Windows 2000 does not boot up; reboot and select proper boot device or....

D

Dat

Every sinced this morning the computer would not boot and
after a few minutes displayed:

Reboot and Select proper Boot device
or Insert Boot Media in selected Boot device

This just suddenly happens after a year of just using it
fine... help!
 
K

Ken Simmons [MSFT]

Hi Dat,

This message is coming from the system BIOS. Most likely the system is no
longer seeing the hard drive. I would first access the system ROM BIOS
setup and check to see if the hard drive is being detected. If it is, try
booting from you CD and boot to the Recovery Console and run Fixmbr and then
Fixboot.
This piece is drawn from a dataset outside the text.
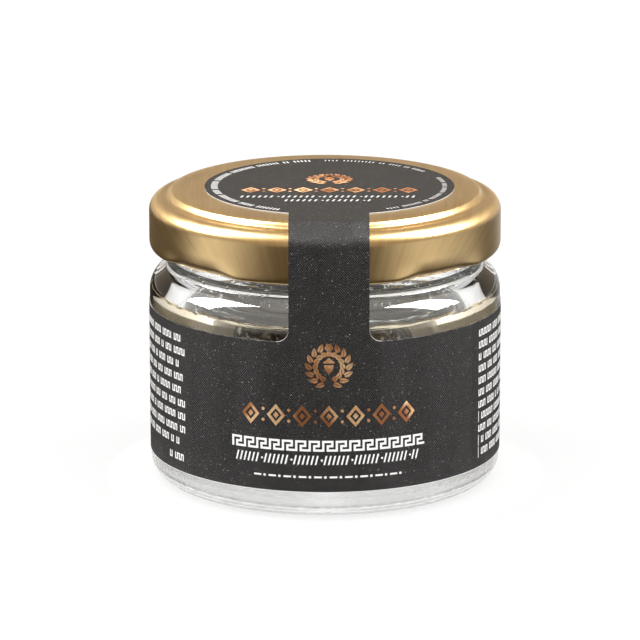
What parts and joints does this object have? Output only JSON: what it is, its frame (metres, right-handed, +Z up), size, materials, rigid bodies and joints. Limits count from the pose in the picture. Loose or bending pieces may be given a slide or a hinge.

You can then enter "exit" to exit the Recovery Console and reboot.

Regards,

Ken Simmons

Microsoft Technical Support for Platforms and Business Applications
 
P

Pegasus \(MVP\)

Dat said:
Every sinced this morning the computer would not boot and
after a few minutes displayed:

Reboot and Select proper Boot device
or Insert Boot Media in selected Boot device

This just suddenly happens after a year of just using it
fine... help!

You will have to do some trouble-shooting in order to find out
what's going on:

- Boot with a Win98 boot disk from www.bootdisk.com.
- Run fdisk.exe. What type of partitions do you see?
- Run fdisk.exe. Is your primary partition set to "active"?
- If your primary partition is NTFS, run this command:
ntfsdos /L:E. You can get ntfsdos.exe from www.sysinternals.com.
- Can you see any files and folders on drive C: (if FAT32) or on
drive E: (if NTFS)?

The next step may consist of booting the machine with your
Win2000 CD and attempting an automatic repair.
 
J

John

Ken,

I'm having a similar problem, but running Win2K Server
(see my post titled Reboot Problem at 2:52PM). The next
screen after entering Fixmbr is pretty scary: "CAUTION ...
FIXMBR may damage your partition tables if you proceed,
etc." Will your solution for Dat work on my OS with
mirrored HDD's?

John Stover
 
J

John

I'm no software expert, but perhaps my experience can help
you.

I had the same problem with my system today that you did
with yours, with the same error message at the same point
in the boot up process. I looked at my BIOS boot
sequence, and everything was correct, so I wasted half a
day trying to figure out how to fix the boot sector.
Along the way, I found that my BIOS clock had been reset
to 00:00 on 1 Jan 2000.

In re-checking my BIOS settings, I finally discovered that
although the boot sequence was correct (floppy, CD, HDD),
the order in which the BIOS looked for HDD's had also been
altered (from 0,1,2 to 2,0,1). Drive 2 is a network
storage HDD, with no boot sector on it. I changed the
order so that BIOS would try to boot from the correct HDD
(0), and my system booted up with no further problems.

I was having a problem with the system when I initially
rebooted, but when I rebooted I also had a Verizon DSL
installation CD in my D drive. I don't know if the BIOS
alterations were caused by the system problem, the
installation CD, or both, but I'll never reboot or startup
again with any CD in the boot sequence CD drive.